Your body is a half-decent conductor. But if you’re floating in zero gravity and you poke the orb, since your body isn’t touching anything at a different voltage not much happens. You might absorb some of the charge, but since the electricity isn’t flowing *through* you we can sort of see it as like you’re “wet” with electricity. It STILL wants to get to the ground but there’s just no path, and it’s the movement of electricity that can cause damage to your tissue.
Now let’s say you barefoot touch the ground. The Earth doesn’t really have a significant charge compared to that 10,000 volts, so it’s going to push itself through your body into the Earth and you’re likely to get hurt from all that energy flowing through you.
But what if instead you barefoot stand on a thick rubber mat? That’s a strong insulator, so there’s still no easy path to the ground. If we do some serious math we’ll notice some tiny amount of electricity will trickle through, but it’s so negligible you won’t feel it and it’ll take ages to see a measurable difference.

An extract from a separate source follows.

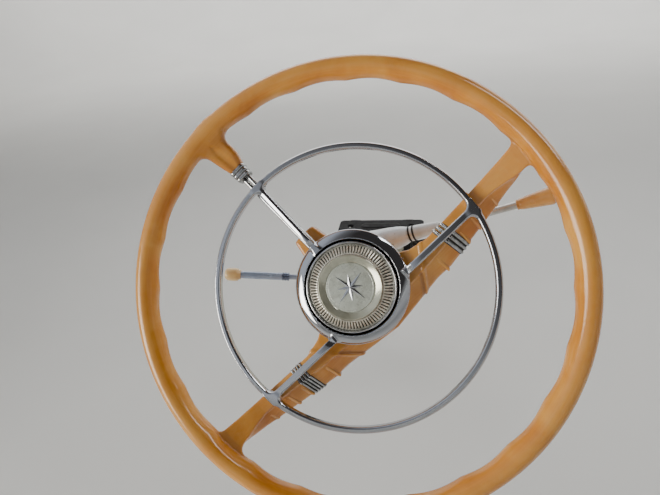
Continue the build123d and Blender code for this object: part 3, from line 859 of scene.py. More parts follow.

So it’s not about electricity “knowing”. It’s about whether the path to the ground it has is a thicc pipe or a smol pipe. Also notable: if the voltage gets high enough, it CAN arc through air and could even push its way through a rubber mat. Imagine trying to funnel all of the water behind the Hoover Dam through a drinking straw. It’d destroy the straw because there’s just so much pressure.
(This is all a little hand-wavy to keep it simple, there’s also the concept of “current” I could’ve discussed. But in general, if voltage is really big current is going to be bigger, and if the “pipe” is “bigger” then current can be bigger, so adding it in makes things more complex for no good reason.)